As it happens, I have a particular interest in and connection to the “structuring” issue.  Back in 1993, when I clerked for Justice Ginsburg, the Court decided the case of Ratzlaf v. US (510 US 135 (1994)).  Ratzlaf admitted that he structured a cash transaction with knowledge of, and a purpose to avoid, the banks’ reporting requirement.  [He owed $1000,000 to a Las Vegas casino, and the casino helpfully provided a limousine to take him around to a number of local banks where he could get cashiers’ checks for $9,900 without triggering the recording requirement)  The anti-structuring statute at the time, however, called for proof that the actor had not merely violated the anti-structuring provision but “willfully violate[d]” it – and the Court (with Justice Ginsburg writing for the majority of five) held that the government had not proved that Ratzlaf acted “willfully.”  (Law students take note – it’s a very interesting decision about how to construe the word “willful” when it appears, as it does not infrequently, in statutory criminal provisions.  And an odd lineup, which usually means something interesting was going on in the case:  Ginsburg joined by Stevens, Scalia, Souter, and Kennedy in the majority; Blackmun, Rehnquist, O’Connor, and Thomas in dissent).  The Court noted that “willfully,” when used in federal statutes, usually means that the actor had “specific intent to commit a crime,” i. e., “a purpose to disobey the law” – that the defendant knew that he was acting unlawfully but went ahead nonetheless.  Adding the modifier “willfully” is the legislature’s way of overriding the usual rule that “ignorance of the law is no excuse”; ignorance of the law is an excuse, if the statute requires the government to show that you acted “willfully.”

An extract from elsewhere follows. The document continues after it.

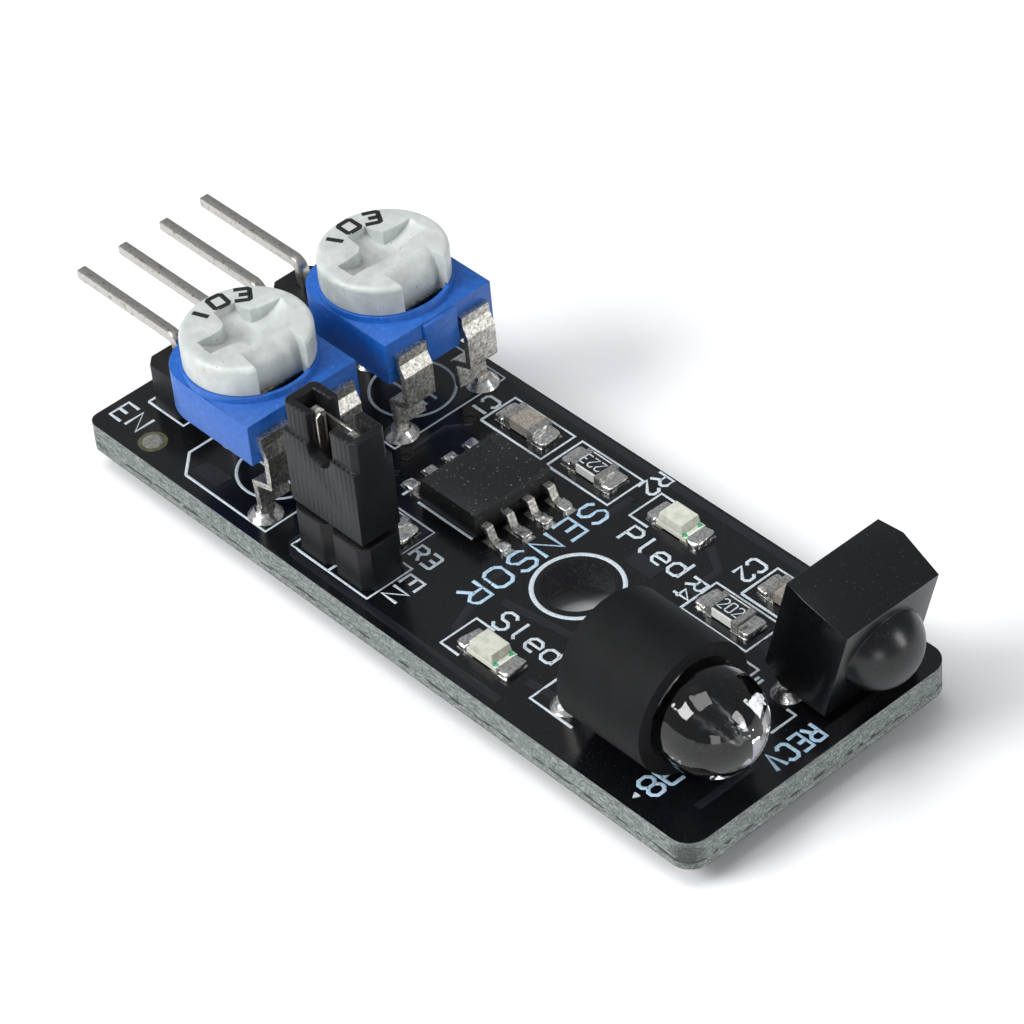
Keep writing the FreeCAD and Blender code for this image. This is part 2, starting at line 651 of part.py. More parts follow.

Ratzlaff, the Court held, didn’t act “willfully,” because even though he knew of the bank’s reporting requirement (and was acting to evade it), he didn’t know that such evasion was itself a crime, so he could not be said to have acted with a specific purpose to disobey the law.  The government argued that that the intent to evade the reporting requirement was alone enought to satisfy any “bad purpose” requirement signalled by use of the word “willfully”; because “structuring is not the kind of activity that an ordinary person would engage in innocently,” it was therefore “reasonable to hold a structurer responsible for evading the reporting requirements without the need to prove specific knowledge that such evasion is unlawful.”

The Court (wisely, in my view) rejected that argument:

“Undoubtedly there are bad men who attempt to elude official reporting requirements in order to hide from Government inspectors such criminal activity as laundering drug money or tax evasion.  But currency structuring is not inevitably nefarious. Consider, for example, the small business operator who knows that reports filed under 31 U.S.C. § 5313(a) are available to the Internal Revenue Service. To reduce the risk of an IRS audit, she brings $ 9,500 in cash to the bank twice each week, in lieu of transporting over $ 10,000 once each week. That person, if the United States is right, has committed a criminal offense, because she structured cash transactions “for the specific purpose of depriving the Government of the information that Section 5313(a) is designed to obtain.”  Nor is a person who structures a currency transaction invariably motivated by a desire to keep the Government in the dark. But under the Government’s construction an individual would commit a felony against the United States by making cash deposits in small doses, fearful that the bank’s reports would increase the likelihood of burglary, or in an endeavor to keep a former spouse unaware of his wealth.”

[I’ve often wondered whether Justice Ginsburg’s familiarity with perfectly lawful tax-structured transactions – her husband Marty having been one of America’s top tax lawyers – helped make her more receptive to the notion that the “evasion of the reporting requirement" alone is not enough to trigger criminal liability; just because a statute says “If you do X, the consequence is Y," avoiding X in order to avoid Y is not, standing alone, a criminal act – if it were, a lot of tax lawyers and their clients would be in jail.]

Unfortunately, Congress, responding to alarms that this holding would make it harder to find and to prosecute money launderers and drug dealers, rather quickly responded by deleting the word “willfully” from the statute, leaving us with the mess we now have.